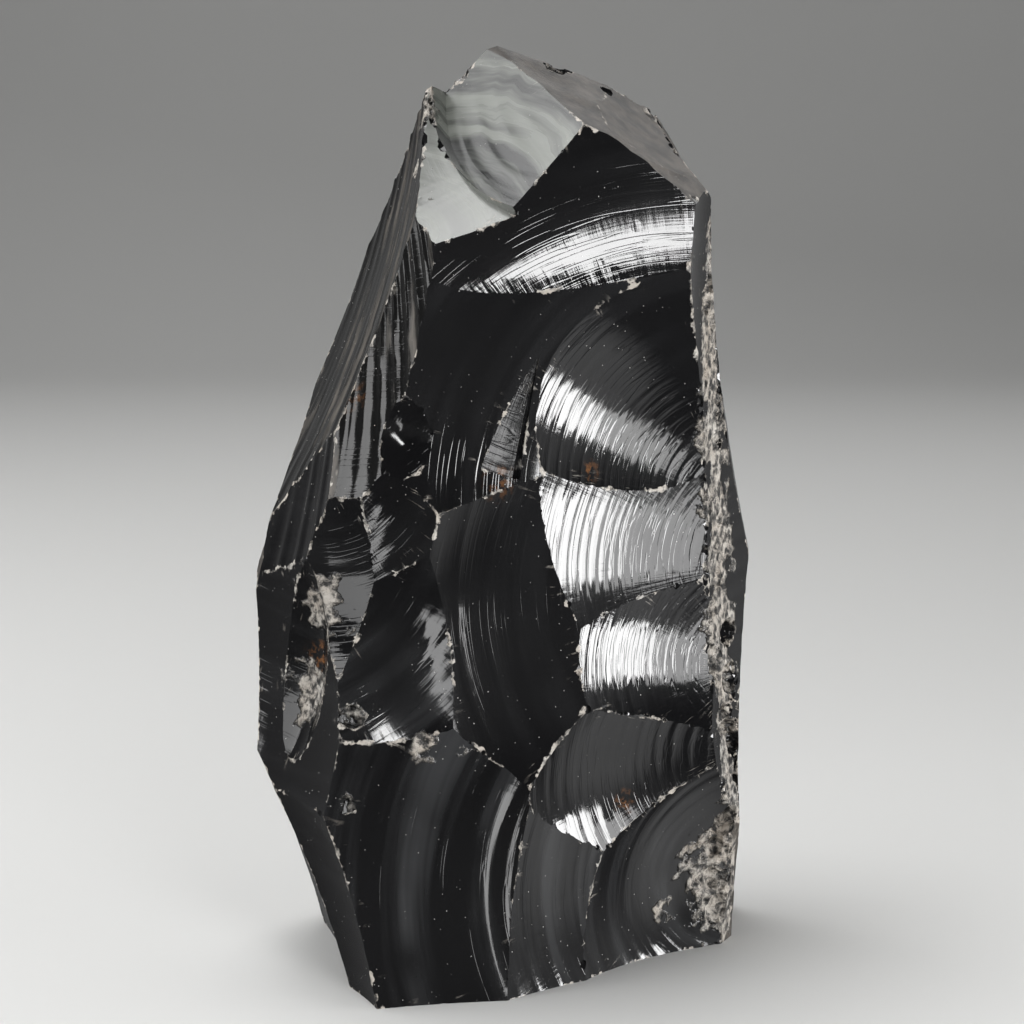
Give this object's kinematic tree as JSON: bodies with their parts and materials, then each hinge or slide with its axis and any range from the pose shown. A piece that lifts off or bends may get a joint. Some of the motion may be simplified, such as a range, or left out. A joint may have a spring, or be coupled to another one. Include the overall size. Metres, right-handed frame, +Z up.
{
  "type": "obsidian chunk",
  "caption": "Tall, narrowing block of black volcanic glass with shell-shaped fracture scars, sharp ridges and a crushed edge, standing on a flat broken foot.",
  "frame": {"origin": "centre of the bounding box in plan, on the plane that the stone stands on", "axes": "+Z up along the stone's height, -Y towards the scarred front face, +X to the viewer's right"},
  "size_m": [0.1273, 0.1026, 0.233],
  "materials": {
    "obsidian": "black natural glass, glossy on the fracture scars, grey-white where an edge is crushed"
  },
  "bodies": {
    "root": {"obsidian_chunk": "obsidian"}
  },
  "joints": []
}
★ ★ ★ ★ ★ ★ ★
REQUIREMENT:
Pull out and copy each line containing the string "that".

EXERCISE SOLUTION:
Give this object's kinematic tree as JSON: bodies with their parts and materials, then each hinge or slide with its axis and any range from the pose shown. A piece that lifts off or bends may get a joint. Some of the motion may be simplified, such as a range, or left out. A joint may have a spring, or be coupled to another one. Include the overall size. Metres, right-handed frame, +Z up.
  "frame": {"origin": "centre of the bounding box in plan, on the plane that the stone stands on", "axes": "+Z up along the stone's height, -Y towards the scarred front face, +X to the viewer's right"},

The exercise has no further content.